↓

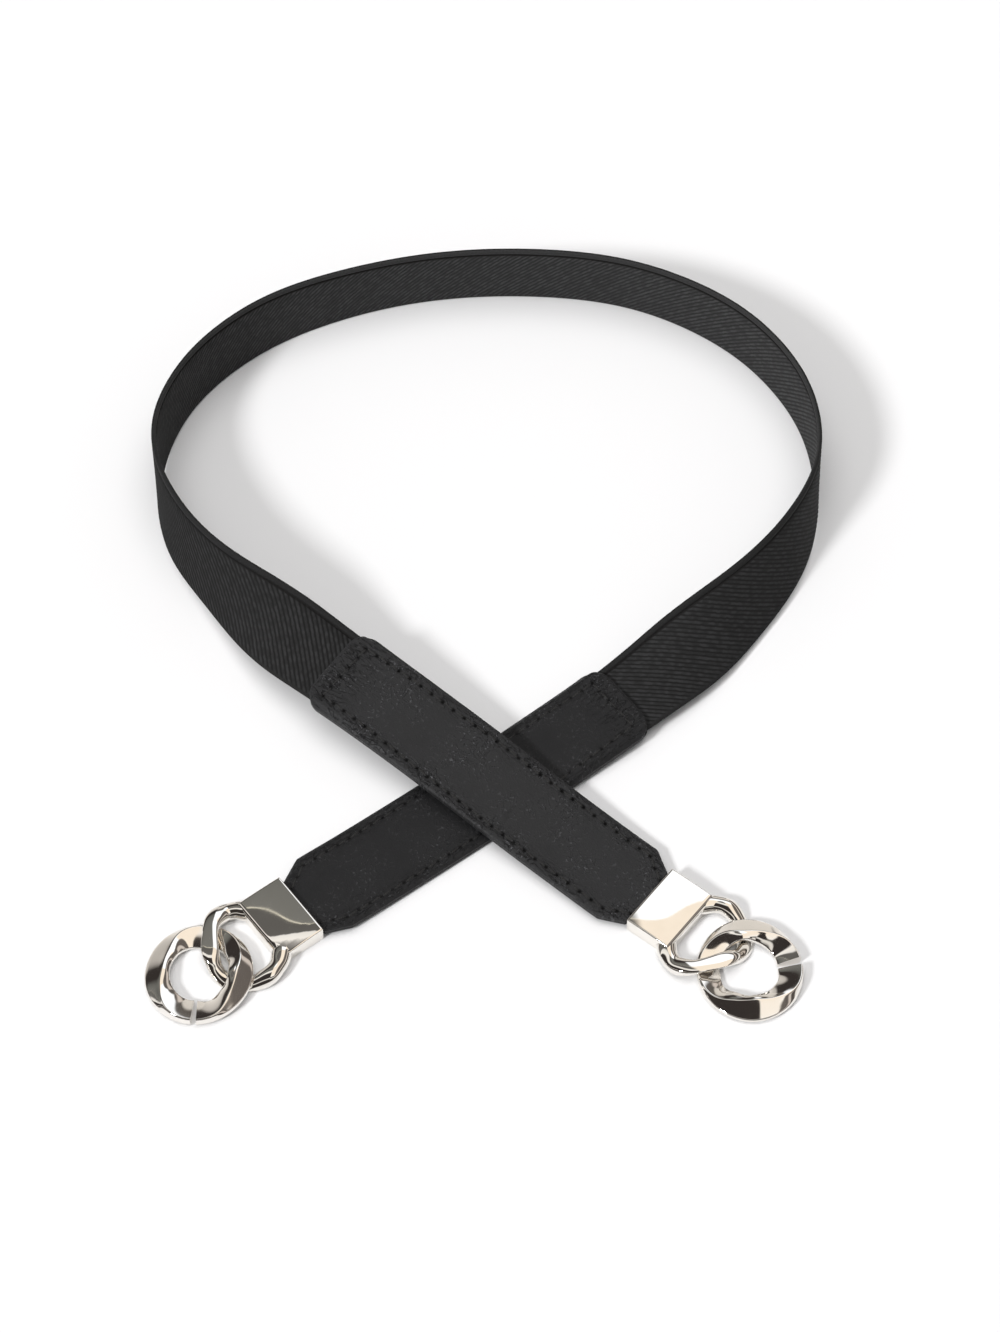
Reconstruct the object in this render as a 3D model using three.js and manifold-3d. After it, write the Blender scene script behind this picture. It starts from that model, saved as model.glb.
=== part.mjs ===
// An elastic waist belt lying on a table, with its two ends crossed in front.
// Millimetres, +Z up. The table is z = 0, and the origin is below the middle of the belt.
//
// The elastic band stands on its edge round the back and turns to lie flat in front. Each end
// of it is sewn between the two leather layers of a tab. Each tab ends in a cast metal clamp,
// whose front carries half a curb link, and a split curb ring is threaded through that half link.

import * as THREE from "three";
import { mergeVertices } from "three/addons/utils/BufferGeometryUtils.js";
import Module from "manifold-3d";

const wasm = await Module();
wasm.setup();

// The elastic band, and the length of it that is hidden inside each tab.
const elastic = { width: 25, thickness: 1.5, tucked: 25, spans: 100 };

// A tab: its visible length runs from the clamp's mouth to the edge that is sewn over the elastic.
// Its two layers close on each other from pinchStart beyond the elastic's edges, and further in
// from rampStart to rampEnd behind the sewn end. Their cut edges are pressed thinner.
const tab = {
  length: 117.5,
  width: 27,
  leather: 1.2,
  edgeShare: 0.8,
  seamGap: 0.3,
  elasticGap: 0.35,
  pinchStart: 0.15,
  rim: 0.3,
  cornerRadius: 3.5,
  taperLength: 8,
  taperWidth: 20.6,
  gripLength: 9,
  gripWidth: 20,
  gripGap: 0.2,
  gripStep: 0.4,
  rampStart: 26,
  rampEnd: 31,
};

// Where the sections are, from the tab's sewn end: those that the tab and the elastic inside it
// share, and those of the plain length of the tab.
const sewnPlaces = [0, 0.4, 1.6, 3.5, 8, 12, 16, 20.5, 25];
const plainPlaces = [41, 52, 63, 74, 85, 97];

// The clamp: a low wedge with a pocket that grips the end of the tab.
const clamp = {
  length: 15,
  width: 22,
  mouthHeight: 5.5,
  frontHeight: 5.1,
  edge: 0.4,
  pocketDepth: 9.5,
  pocketWidth: 20.6,
  pocketHeight: 3.2,
  pocketMiddle: 2.6,
};

// The wire that the half link and the ring are made of, before it is pressed flat to its height.
const wire = { chamfer: 1.1, halfLinkSteps: 40, ringSteps: 56 };

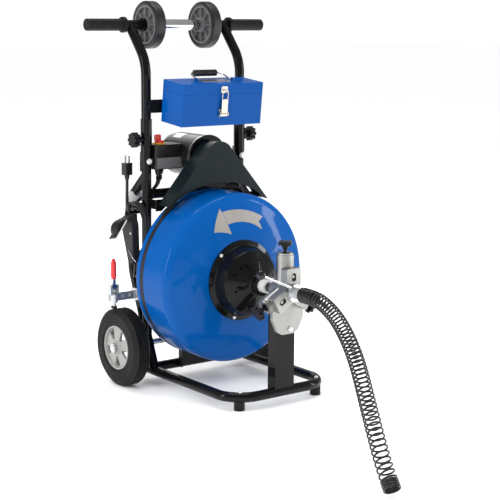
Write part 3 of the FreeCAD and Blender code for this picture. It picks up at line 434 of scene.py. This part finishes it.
def beyond(axis, place, sign=1, soft=0.0003):
    """A mask that is 1 past a plane across an axis."""

    def mask(tree):
        part = node(tree, "ShaderNodeSeparateXYZ", {0: where(tree)}).outputs[axis]
        return spread(tree, part, 0 if sign > 0 else 1, 1 if sign > 0 else 0, place - soft, place + soft)

    return mask


def both_masks(first, second):
    """A mask that is 1 where both of two are."""
    return lambda tree: sums(tree, "MULTIPLY", first(tree), second(tree))


BOX_PLACE, BOX_TILT, EDGE = (-2, -8.8, 737.8), math.radians(6.2), 0.0001


def in_box(low, high):
    """A mask that is 1 inside a block given in the leaning tool box's own millimetres."""
    across = Vector((0, math.cos(BOX_TILT), math.sin(BOX_TILT)))
    up = Vector((0, -math.sin(BOX_TILT), math.cos(BOX_TILT)))

    def mask(tree):
        apart = node(tree, "ShaderNodeVectorMath", {0: where(tree), 1: at(*BOX_PLACE)},
                     operation="SUBTRACT").outputs[0]
        share = None
        for axis, a, b in zip((Vector((1, 0, 0)), across, up), low, high):
            along = node(tree, "ShaderNodeVectorMath", {0: apart, 1: axis}, operation="DOT_PRODUCT")
            part = along.outputs["Value"]
            away = sums(tree, "ABSOLUTE", sums(tree, "SUBTRACT", part, (a + b) / 2 * MM))
            inside = spread(tree, away, 1, 0, (b - a) / 2 * MM - EDGE, (b - a) / 2 * MM + EDGE)
            share = inside if share is None else sums(tree, "MULTIPLY", share, inside)
        return share

    return mask


def dress(material, *names):
    """Give a finish to parts of the model or to pieces made here."""
    for name in names:
        piece = nodes[name] if name in nodes else bpy.data.objects[name]
        piece.data.materials.clear()
        piece.data.materials.append(material)


print("box directions lean back by", round(math.degrees(BOX_TILT), 1), "degrees")

# %% [markdown]
# ## Paint
# The drum and the tool box are gloss enamel over pressed sheet: strong colour under a clear wet skin,
# with the faint ripple that sprayed paint has. The tubes are the same in black.

# %% Mix the paints
floor_finish = finish("studio floor", (0.93, 0.93, 0.93), 0.75, drift=0.01, grain=0.02)
blue = finish("blue enamel", (0.0003, 0.07, 0.285), 0.3, drift=0.05, drift_scale=6, grain=0.02, grain_scale=260,
              grain_depth=0.0001, coat=0.2, coat_rough=0.05, gloss=0.03)
black = finish("black enamel", (0.003, 0.003, 0.0033), 0.3, drift=0.2, grain=0.02, grain_scale=420,
               grain_depth=0.0001, coat=0.35, coat_rough=0.05, gloss=0.06)
satin = finish("satin black", (0.006, 0.006, 0.0065), 0.42, drift=0.2, grain=0.12, grain_scale=600, gloss=0.3)
dress(floor_finish, "floor")
BOX_PAINT = dict(drift=0.05, drift_scale=6, grain=0.02, grain_scale=260, grain_depth=0.0001, coat=0.2,
                 coat_rough=0.05, gloss=0.03)
BRIGHT = ((0.66, 0.62, 0.55), 0.28, 1.0)
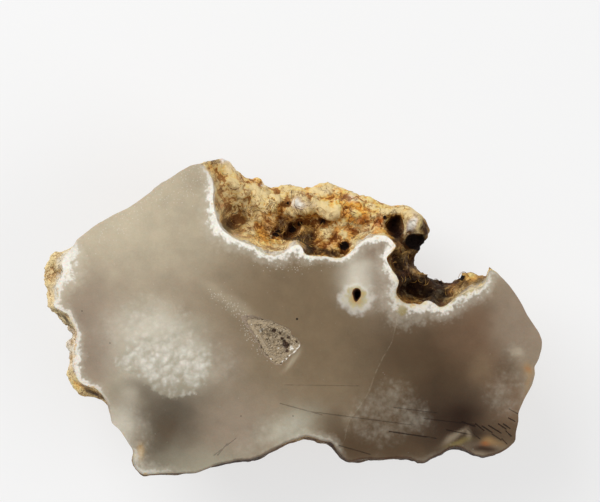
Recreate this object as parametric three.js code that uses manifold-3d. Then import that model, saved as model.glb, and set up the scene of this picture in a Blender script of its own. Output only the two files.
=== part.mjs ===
// A rough agate: half of a knobbly nodule, sawn through and left with its natural rind.
// Millimetres, +Z up. The stone lies on its rind with the sawn face level on top.
import * as THREE from "three";
import { mergeVertices } from "three/addons/utils/BufferGeometryUtils.js";
import Module from "manifold-3d";

const wasm = await Module();
wasm.setup();

// Driving dimensions
const stoneHeight = 30;       // from the surface it rests on up to the sawn face
const longestStep = 1.9;      // between neighbouring points round the outline
const brokenFlare = 0.7;      // how far a broken edge spreads out below the face
const rindFlare = 1.0;        // the same for an edge that keeps its rind
const plainDrop = 5;          // depth of the widest line where no rind shows from above
const nodeGap = 0.3;          // clearance between the stone and the crystals in its pocket

// The outline of the sawn face runs clockwise as seen from above, in named stretches.
// The rim is the edge of the face. Where rind spreads into view below the face, a skirt
// gives its widest line: each skirt point lies outward of the rim point in the same place.
// The drops are the depths of that line below the face, spread evenly along the stretch.
const upperLeftEdge = {
  rim: [
    [-43.6, 15.3], [-41.9, 16.6], [-40.0, 18.1], [-36.1, 20.4], [-33.1, 21.8], [-29.3, 24.4],
    [-25.0, 27.4], [-23.1, 28.9], [-20.6, 30.3], [-18.9, 30.6],
  ],
  flare: brokenFlare,
  drops: [plainDrop, plainDrop],
  knobs: 0.25,
};

const bigBay = {
  rim: [
    [-18.1, 30.5], [-17.6, 29.7], [-16.9, 28.6], [-16.3, 27.3], [-16.1, 25.4], [-16.2, 23.4],
    [-16.0, 21.3], [-15.4, 19.3], [-14.4, 17.4], [-12.5, 16.0], [-10.1, 14.8], [-7.9, 14.1],
    [-5.9, 12.9], [-4.0, 12.3], [-2.0, 13.0], [-0.5, 14.0], [0.8, 14.5], [1.8, 13.8],
    [2.0, 12.5], [4.4, 12.1], [7.0, 12.0], [9.3, 11.8], [10.8, 12.6], [12.6, 14.2],
    [14.4, 15.5], [16.6, 16.4], [18.5, 16.2], [19.8, 15.1],
  ],
  skirt: [
    [-17.2, 31.5], [-15.6, 32.0], [-14.0, 31.8], [-12.7, 30.9], [-11.3, 29.5], [-10.1, 28.0],
    [-8.7, 27.7], [-6.9, 27.7], [-5.7, 26.6], [-4.7, 25.3], [-2.9, 25.6], [-1.0, 26.1],
    [0.8, 26.5], [2.4, 25.9], [4.1, 26.6], [5.3, 27.1], [6.6, 27.4], [7.9, 27.1],
    [9.4, 26.4], [10.9, 25.8], [12.2, 25.3], [13.7, 24.5], [15.4, 24.1], [17.0, 23.4],
    [18.6, 22.8], [20.2, 22.9], [22.1, 22.5], [24.3, 21.7],
  ],
  drops: [5, 10, 13, 13, 13, 12, 9.5],
  knobs: 1,
};

const neck = {
  rim: [
    [20.4, 14.2], [19.9, 13.4], [19.3, 12.7], [18.6, 12.2], [18.3, 11.8], [18.6, 11.1],
    [19.1, 10.2], [19.7, 9.3], [20.7, 8.0], [21.1, 7.0],
  ],
  skirt: [
    [26.4, 20.3], [27.8, 17.3], [27.2, 15.2], [26.2, 14.1], [24.7, 13.1], [23.3, 12.7],
    [22.6, 12.0], [22.8, 11.0], [23.4, 9.7], [24.5, 8.8],
  ],
  drops: [9, 7.5, 8.5],
  knobs: 1,
};

const smallBay = {
  rim: [
    [20.6, 5.7], [20.2, 4.6], [21.0, 3.5], [22.2, 2.6], [24.2, 2.7], [25.2, 2.3],
    [26.1, 3.2], [27.1, 3.3], [28.1, 2.7], [29.0, 1.8], [30.4, 2.2], [31.5, 3.1],
    [33.0, 4.1], [34.8, 5.3], [36.6, 5.7], [38.0, 6.2], [38.6, 7.5], [38.8, 8.9],
  ],
  skirt: [
    [25.7, 8.6], [26.8, 8.2], [27.7, 7.3], [28.6, 6.6], [29.6, 6.2], [30.7, 6.1],
    [31.2, 6.1], [31.9, 6.2], [32.4, 6.4], [33.1, 6.8], [33.5, 7.3], [34.2, 7.9],
    [35.3, 8.5], [36.6, 8.6], [37.4, 7.9], [38.0, 7.7], [38.6, 8.2], [38.9, 9.1],
  ],
  drops: [8.5, 8.5, 8, 6, 4],
  knobs: 1,
};

const rightEdge = {
  rim: [
    [39.3, 9.6], [40.5, 8.9], [42.9, 6.4], [44.5, 4.2], [45.6, 2.4], [46.5, 0.5],
    [49.0, -3.2], [49.6, -4.8], [49.5, -6.3], [48.9, -8.5], [47.9, -10.0], [48.2, -11.3],
    [47.6, -13.6], [46.1, -16.2], [44.8, -19.2], [44.9, -20.6], [44.3, -23.3], [44.3, -24.8],
  ],
  flare: brokenFlare,
  drops: [4, plainDrop],
  knobs: 0.3,
};

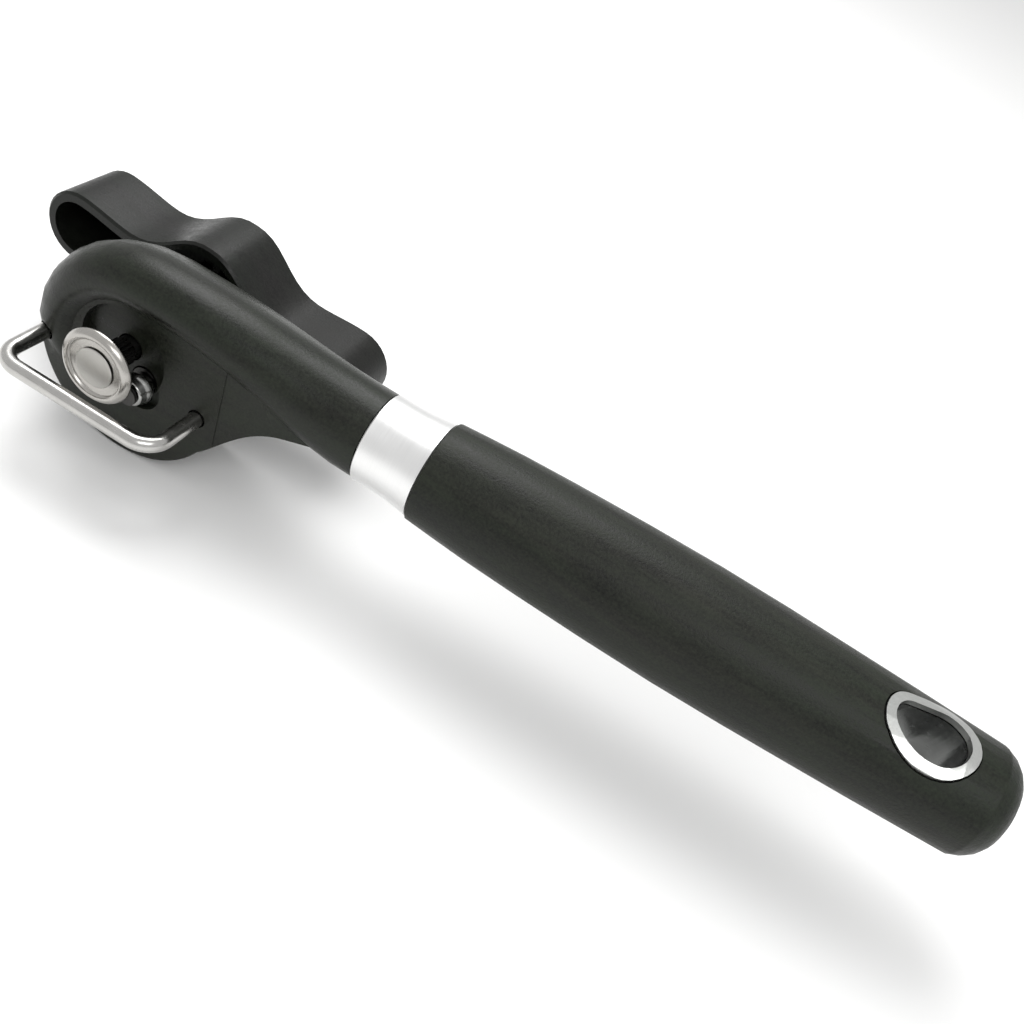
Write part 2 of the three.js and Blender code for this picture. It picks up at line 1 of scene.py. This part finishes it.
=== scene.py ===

↑

#### THE PROBLEM
Find the line containing "Write part 2" in the material above. Print it and every line after it through the end, exactly and only those.

#### RESULT OF THIS TASK
Write part 2 of the three.js and Blender code for this picture. It picks up at line 1 of scene.py. This part finishes it.
=== scene.py ===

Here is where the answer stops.